GOAL OF THE EXERCISE: Pick out the lines below that include the string "scene".

RECORDED DATA:
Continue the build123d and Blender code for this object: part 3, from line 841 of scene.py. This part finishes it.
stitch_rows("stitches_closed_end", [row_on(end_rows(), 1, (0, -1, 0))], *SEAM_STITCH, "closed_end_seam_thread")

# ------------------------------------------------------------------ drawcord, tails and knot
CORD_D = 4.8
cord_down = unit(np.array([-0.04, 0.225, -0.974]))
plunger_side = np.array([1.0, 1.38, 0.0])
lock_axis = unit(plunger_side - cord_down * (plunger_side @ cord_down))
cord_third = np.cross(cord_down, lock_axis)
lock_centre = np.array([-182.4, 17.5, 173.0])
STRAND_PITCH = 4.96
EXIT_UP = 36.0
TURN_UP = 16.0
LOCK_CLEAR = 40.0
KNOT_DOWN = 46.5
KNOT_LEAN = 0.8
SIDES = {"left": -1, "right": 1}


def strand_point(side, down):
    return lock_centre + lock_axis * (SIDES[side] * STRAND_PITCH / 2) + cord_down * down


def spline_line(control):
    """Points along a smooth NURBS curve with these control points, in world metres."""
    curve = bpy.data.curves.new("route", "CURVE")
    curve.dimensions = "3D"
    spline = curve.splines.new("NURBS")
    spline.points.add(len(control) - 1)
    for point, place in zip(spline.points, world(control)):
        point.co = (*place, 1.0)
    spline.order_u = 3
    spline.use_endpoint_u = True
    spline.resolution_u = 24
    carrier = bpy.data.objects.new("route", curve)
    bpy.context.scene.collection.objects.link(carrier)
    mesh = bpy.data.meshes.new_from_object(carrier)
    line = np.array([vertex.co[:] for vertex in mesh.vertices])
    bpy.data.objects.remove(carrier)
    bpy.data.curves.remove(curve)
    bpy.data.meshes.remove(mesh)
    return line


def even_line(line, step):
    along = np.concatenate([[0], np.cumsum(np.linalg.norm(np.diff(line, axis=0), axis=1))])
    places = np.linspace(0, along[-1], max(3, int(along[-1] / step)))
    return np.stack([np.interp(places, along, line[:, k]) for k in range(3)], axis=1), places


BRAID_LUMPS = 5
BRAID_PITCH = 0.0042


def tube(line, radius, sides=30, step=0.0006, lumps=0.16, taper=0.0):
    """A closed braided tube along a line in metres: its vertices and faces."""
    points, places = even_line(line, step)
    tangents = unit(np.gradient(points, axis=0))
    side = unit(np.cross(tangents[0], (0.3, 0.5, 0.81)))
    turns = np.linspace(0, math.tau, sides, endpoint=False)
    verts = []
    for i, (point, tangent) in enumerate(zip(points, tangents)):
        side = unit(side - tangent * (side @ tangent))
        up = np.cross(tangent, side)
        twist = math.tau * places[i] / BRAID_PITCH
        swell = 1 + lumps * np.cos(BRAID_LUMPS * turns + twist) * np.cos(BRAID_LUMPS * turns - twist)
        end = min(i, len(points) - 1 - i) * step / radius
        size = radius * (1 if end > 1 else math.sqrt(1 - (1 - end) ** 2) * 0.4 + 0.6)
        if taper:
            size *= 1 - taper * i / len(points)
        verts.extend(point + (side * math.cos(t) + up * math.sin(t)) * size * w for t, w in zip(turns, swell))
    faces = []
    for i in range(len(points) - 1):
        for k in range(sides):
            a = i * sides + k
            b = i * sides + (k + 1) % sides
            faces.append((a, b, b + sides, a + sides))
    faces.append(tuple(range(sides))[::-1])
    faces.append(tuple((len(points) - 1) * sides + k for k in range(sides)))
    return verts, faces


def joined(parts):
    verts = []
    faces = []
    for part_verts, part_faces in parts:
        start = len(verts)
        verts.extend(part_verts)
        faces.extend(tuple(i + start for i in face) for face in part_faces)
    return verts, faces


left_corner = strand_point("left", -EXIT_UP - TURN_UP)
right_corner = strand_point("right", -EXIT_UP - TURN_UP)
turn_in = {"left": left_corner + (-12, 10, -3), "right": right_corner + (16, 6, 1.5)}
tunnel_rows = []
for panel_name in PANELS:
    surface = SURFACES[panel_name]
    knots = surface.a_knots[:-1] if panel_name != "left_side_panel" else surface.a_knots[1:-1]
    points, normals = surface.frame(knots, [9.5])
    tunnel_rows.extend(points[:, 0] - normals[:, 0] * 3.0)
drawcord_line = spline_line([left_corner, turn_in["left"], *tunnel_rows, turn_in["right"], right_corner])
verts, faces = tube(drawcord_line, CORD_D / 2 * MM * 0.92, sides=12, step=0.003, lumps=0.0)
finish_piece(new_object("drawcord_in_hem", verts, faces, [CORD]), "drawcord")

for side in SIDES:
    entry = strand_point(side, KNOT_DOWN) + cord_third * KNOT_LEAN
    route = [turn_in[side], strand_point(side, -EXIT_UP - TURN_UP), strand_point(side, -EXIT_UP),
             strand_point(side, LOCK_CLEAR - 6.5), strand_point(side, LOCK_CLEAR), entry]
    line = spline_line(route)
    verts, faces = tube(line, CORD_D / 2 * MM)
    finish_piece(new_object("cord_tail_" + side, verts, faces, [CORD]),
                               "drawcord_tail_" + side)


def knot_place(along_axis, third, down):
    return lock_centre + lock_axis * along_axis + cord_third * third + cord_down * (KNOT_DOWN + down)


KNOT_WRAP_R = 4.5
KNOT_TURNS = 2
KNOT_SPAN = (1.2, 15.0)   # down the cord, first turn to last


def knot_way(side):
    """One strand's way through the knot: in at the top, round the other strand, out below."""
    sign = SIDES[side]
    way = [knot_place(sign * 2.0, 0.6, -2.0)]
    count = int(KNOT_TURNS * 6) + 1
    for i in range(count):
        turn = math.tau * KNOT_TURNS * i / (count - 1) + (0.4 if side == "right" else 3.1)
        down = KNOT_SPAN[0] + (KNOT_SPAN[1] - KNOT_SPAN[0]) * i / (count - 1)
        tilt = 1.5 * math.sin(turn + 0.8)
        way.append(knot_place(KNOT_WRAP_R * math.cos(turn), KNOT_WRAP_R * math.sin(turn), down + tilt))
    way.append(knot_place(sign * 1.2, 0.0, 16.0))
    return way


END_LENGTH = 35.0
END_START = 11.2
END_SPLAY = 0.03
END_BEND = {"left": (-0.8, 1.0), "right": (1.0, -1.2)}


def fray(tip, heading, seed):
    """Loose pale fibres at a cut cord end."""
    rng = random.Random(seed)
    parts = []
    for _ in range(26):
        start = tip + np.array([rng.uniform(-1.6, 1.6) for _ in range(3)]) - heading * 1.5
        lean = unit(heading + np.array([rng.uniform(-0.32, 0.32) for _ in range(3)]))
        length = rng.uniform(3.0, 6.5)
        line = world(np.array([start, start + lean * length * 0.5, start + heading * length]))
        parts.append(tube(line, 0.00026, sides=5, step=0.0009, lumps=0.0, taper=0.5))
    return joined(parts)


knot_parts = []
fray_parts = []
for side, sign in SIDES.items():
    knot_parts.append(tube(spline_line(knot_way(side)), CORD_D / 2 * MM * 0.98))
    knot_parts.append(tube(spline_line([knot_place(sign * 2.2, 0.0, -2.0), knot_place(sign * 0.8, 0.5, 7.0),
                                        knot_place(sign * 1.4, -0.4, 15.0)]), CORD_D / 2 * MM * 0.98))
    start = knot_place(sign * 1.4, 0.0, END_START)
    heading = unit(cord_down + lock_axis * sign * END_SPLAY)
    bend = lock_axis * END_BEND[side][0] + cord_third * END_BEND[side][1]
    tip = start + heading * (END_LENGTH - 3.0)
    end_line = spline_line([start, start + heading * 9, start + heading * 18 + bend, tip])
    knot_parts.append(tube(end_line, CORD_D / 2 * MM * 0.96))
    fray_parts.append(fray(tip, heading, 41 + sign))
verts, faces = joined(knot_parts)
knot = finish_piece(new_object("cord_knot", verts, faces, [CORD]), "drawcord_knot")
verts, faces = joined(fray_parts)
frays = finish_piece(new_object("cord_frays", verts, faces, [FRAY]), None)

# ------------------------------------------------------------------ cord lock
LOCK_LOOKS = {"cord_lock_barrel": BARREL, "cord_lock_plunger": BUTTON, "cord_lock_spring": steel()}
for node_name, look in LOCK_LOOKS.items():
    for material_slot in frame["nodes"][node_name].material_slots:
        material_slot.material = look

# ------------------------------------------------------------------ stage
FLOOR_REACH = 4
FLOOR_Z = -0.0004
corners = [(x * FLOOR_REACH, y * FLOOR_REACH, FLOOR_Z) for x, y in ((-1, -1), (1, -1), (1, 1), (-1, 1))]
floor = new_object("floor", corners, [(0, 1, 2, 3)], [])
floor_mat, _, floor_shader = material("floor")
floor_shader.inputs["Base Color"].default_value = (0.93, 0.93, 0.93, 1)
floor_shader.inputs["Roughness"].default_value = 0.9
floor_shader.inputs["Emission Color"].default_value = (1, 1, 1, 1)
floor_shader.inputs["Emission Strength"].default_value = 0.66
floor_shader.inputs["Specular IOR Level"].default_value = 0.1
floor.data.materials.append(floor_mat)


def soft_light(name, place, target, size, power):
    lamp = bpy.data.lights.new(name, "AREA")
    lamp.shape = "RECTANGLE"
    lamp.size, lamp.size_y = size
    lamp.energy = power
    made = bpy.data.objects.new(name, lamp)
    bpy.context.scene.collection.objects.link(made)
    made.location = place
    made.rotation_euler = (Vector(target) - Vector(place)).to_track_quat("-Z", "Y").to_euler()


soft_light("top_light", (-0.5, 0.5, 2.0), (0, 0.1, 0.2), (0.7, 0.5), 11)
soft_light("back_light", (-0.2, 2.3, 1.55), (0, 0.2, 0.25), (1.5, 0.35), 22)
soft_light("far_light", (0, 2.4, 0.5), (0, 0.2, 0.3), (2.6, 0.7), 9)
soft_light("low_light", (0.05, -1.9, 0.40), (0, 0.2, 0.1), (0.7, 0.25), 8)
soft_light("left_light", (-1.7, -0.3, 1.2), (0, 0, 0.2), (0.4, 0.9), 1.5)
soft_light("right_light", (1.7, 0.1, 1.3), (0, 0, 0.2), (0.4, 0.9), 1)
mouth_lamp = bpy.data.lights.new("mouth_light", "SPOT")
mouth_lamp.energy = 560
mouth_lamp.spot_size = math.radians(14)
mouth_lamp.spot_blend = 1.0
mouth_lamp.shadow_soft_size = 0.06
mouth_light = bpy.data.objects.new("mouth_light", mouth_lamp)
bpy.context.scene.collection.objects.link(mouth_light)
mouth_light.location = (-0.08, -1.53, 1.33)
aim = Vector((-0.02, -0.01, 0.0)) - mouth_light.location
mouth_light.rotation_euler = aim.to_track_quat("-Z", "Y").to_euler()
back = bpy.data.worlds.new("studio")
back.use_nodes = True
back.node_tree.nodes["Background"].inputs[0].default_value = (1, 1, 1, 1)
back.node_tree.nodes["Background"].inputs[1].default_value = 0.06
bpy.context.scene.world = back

EXERCISE ANSWER:
Continue the build123d and Blender code for this object: part 3, from line 841 of scene.py. This part finishes it.
    bpy.context.scene.collection.objects.link(carrier)
    bpy.context.scene.collection.objects.link(made)
bpy.context.scene.collection.objects.link(mouth_light)
bpy.context.scene.world = back